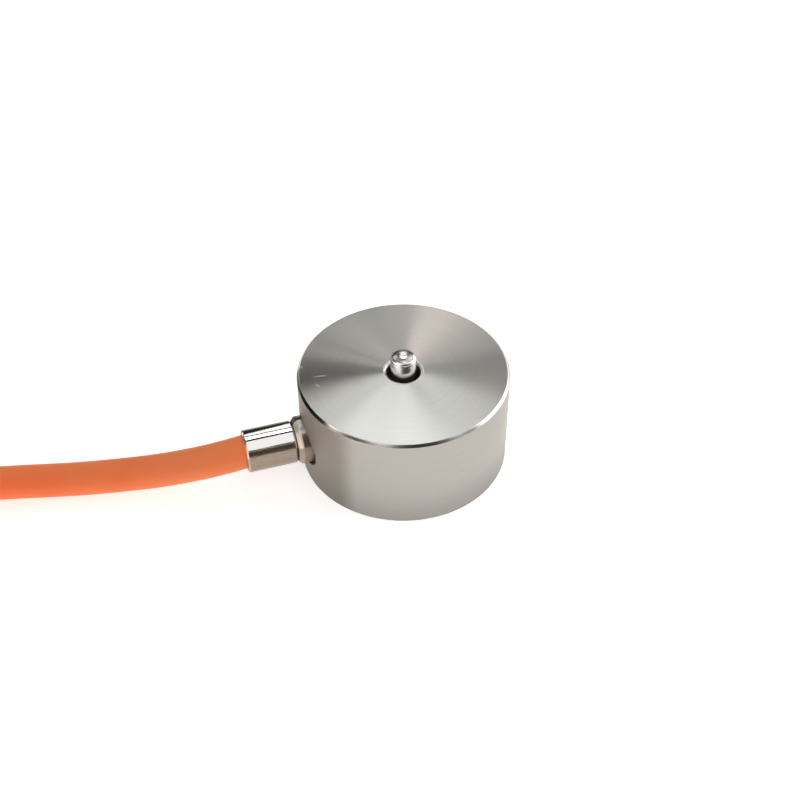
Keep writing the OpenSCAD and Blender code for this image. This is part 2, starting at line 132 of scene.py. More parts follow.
def turned_piece(name, profile, segments=128, closed=False, sharp=30, **place):
    """A whole turned piece. A closed profile gives a ring, an open one starts and ends on its own axis."""
    angles = np.linspace(0, 2 * math.pi, segments, endpoint=False)
    points = turned(profile, angles, **place)
    return mesh_piece(name, points.reshape(-1, 3), grid_faces(len(profile), segments, loop=closed), sharp)


def frames_along(path):
    """Tangent, side and up at each point of a path. The side is level where it can be."""
    path = np.asarray(path, float)
    ahead = np.gradient(path, axis=0)
    ahead /= np.linalg.norm(ahead, axis=1)[:, None]
    side = np.cross(ahead, [0, 0, 1.0])
    side /= np.linalg.norm(side, axis=1)[:, None]
    return ahead, side, np.cross(side, ahead)


def swept(path, section):
    """Rings of a section (across, up) carried along a path; section may change from ring to ring."""
    ahead, side, up = frames_along(path)
    section = np.broadcast_to(section, (len(path),) + np.shape(section)[-2:])
    across = section[..., 0, None] * side[:, None]
    return np.asarray(path)[:, None] + across + section[..., 1, None] * up[:, None]


def circle(radius, sides):
    """Points (across, up) of a circle."""
    turn = np.linspace(0, 2 * math.pi, sides, endpoint=False)
    return np.stack([radius * np.cos(turn), radius * np.sin(turn)], -1)


def capped(rings):
    """Points and faces of a tube with a flat cap at both ends."""
    rows, columns = rings.shape[:2]
    first = list(range(columns))[::-1]
    last = [(rows - 1) * columns + i for i in range(columns)]
    return rings.reshape(-1, 3), grid_faces(rows, columns) + [first, last]


def joined(parts):
    """The points and faces of several parts as one."""
    points, faces = [], []
    for more_points, more_faces in parts:
        start = sum(map(len, points))
        faces += [[i + start for i in face] for face in more_faces]
        points.append(more_points)
    return np.vstack(points), faces


def smooth_path(points, per_span=8):
    """A curve through the points: each span is a cubic, and the slope at each point is half the step between its
    neighbours."""
    points = np.asarray(points, float)
    before = np.vstack([2 * points[0] - points[1], points[:-1]])
    after = np.vstack([points[1:], 2 * points[-1] - points[-2]])
    slope = (after - before) / 2
    t = np.linspace(0, 1, per_span, endpoint=False)[:, None]
    from_first, to_second = 2 * t**3 - 3 * t**2 + 1, 3 * t**2 - 2 * t**3
    leaving, arriving = t**3 - 2 * t**2 + t, t**3 - t**2
    spans = [from_first * a + leaving * u + to_second * b + arriving * v
             for a, b, u, v in zip(points[:-1], points[1:], slope[:-1], slope[1:])]
    return np.vstack(spans + [points[-1:]])


# The cable's route, in millimetres as in the part's source

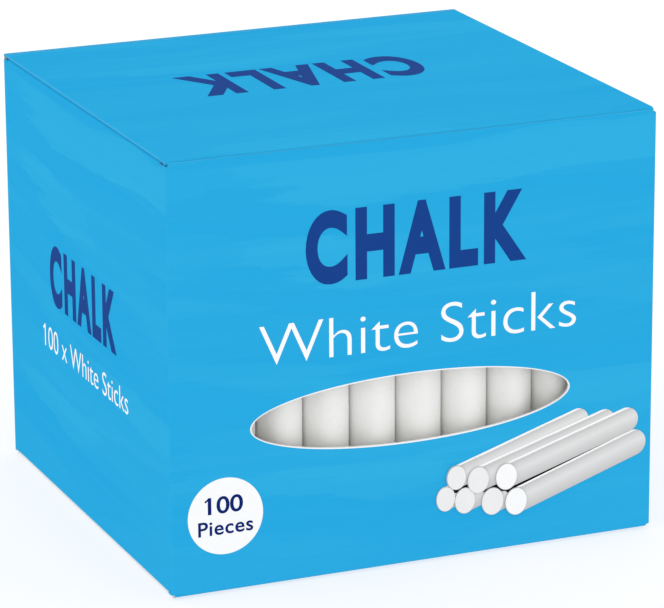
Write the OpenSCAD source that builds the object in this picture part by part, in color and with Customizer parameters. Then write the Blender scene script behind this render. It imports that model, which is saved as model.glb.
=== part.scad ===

Work to complete: Reproduce, word for word, every line starting at the line that contains "Write the OpenSCAD" and ending with the final line of the entries.

Reply to the task:
Write the OpenSCAD source that builds the object in this picture part by part, in color and with Customizer parameters. Then write the Blender scene script behind this render. It imports that model, which is saved as model.glb.
=== part.scad ===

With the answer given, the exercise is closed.